What's in a number? Organizers, obviously, want to emphasize the significance of their cause. The press? Well, in the Oregonian and Post's case (I don't know about the Chronicle), the papers have a pro-war stance. The Oregonian's numbers were a third lower than local TV stations' estimates (also here)--TV stations with no editorial position. Maybe it's not a major difference--it's tens of thousands either way. But the way events are presented and interpreted really does matter.

Yesterday afternoon, I tuned in to one of the local TV stations after the event (I don't recall which one). The coverage was remarkably positive--organizers and protesters were characterized as caring, average citizens. Reporting on a small group that tried to block a local bridge, the station characterized them as unconnected to the other 29,850 peaceful grandmothers and middle-schoolers.

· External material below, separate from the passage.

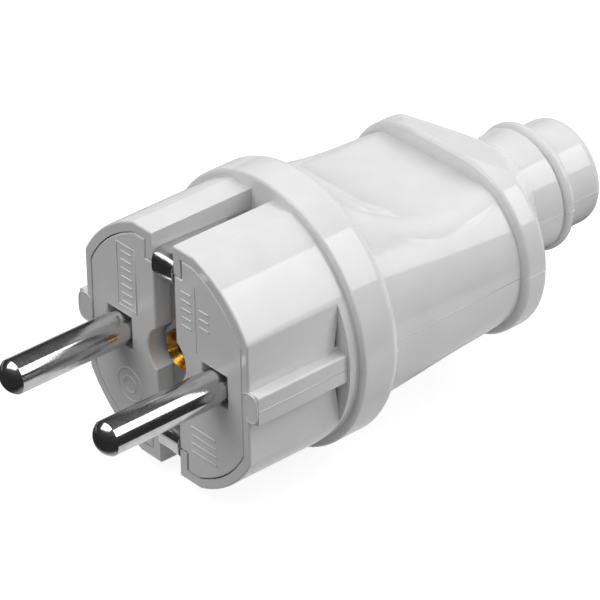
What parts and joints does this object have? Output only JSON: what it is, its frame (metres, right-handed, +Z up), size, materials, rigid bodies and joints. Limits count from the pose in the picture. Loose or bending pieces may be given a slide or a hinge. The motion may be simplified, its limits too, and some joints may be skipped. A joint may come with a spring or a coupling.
{
  "type": "grounded plug",
  "caption": "Straight earthed mains plug with round pins, spring earth contacts on its sleeve, a round collar, a waisted grip, and a sloping shoulder with a grooved neck for the cord.",
  "frame": {"origin": "middle of the front face, halfway between the pins", "axes": "+Y along the plug from the front face towards the cord, +X across the pins, +Z up towards one earth contact"},
  "size_m": [0.0388, 0.0895, 0.0388],
  "materials": {
    "white_plastic": "gloss white moulded plastic",
    "carrier_plastic": "satin white moulded plastic",
    "nickel": "bright nickel plating",
    "brass": "plain brass",
    "zinc_steel": "zinc plated",
    "clamp_plastic": "light grey moulded plastic"
  },
  "bodies": {
    "root": {"housing": "white_plastic", "pin_carrier": "carrier_plastic", "pin_left": "nickel", "pin_right": "nickel", "earth_strip": "nickel", "hollow_rivet": "brass", "earth_terminal": "brass", "terminal_left": "brass", "terminal_right": "brass", "terminal_screw_left": "zinc_steel", "terminal_screw_right": "zinc_steel", "earth_clamp_washer": "zinc_steel", "earth_spring_washer": "zinc_steel", "earth_screw": "zinc_steel", "cord_clamp_bar": "clamp_plastic", "cord_clamp_screw_left": "zinc_steel", "cord_clamp_screw_right": "zinc_steel", "cord_clamp_nut_left": "zinc_steel", "cord_clamp_nut_right": "zinc_steel"}
  },
  "joints": []
}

The way the media report news creates opinion, unavoidably. But news gets reported by people, who are affected by events. Some questioned the value of marching yesterday, when it was clear that the President had already decided to attack Iraq. In fact, marching for peace may not stop George Bush--it seems nothing can. But the peace marchers can hope to rewrite the book on how Americans feel about that.

In the newscast last night, one reporter stopped to explain a protester's in that melodramatic TV-news voice. It was made by a 13-year old girl, she explained, proffering it for the camera: "30,000 bombs + 5 million in Baghdad = terrorism" (the numbers may have been slightly different) The interesting thing was, the reporter was sympathetic: she was holding a sign calling George Bush a terrorist, and she was sympathetic. That's change.

[Update: In today's Oregonian, an in-house analysis used an aerial photograph to come up with a new number: 14,200. Done deal, right? Not according to the Portland Communiqué, who analyzes the analysis and questions the results.]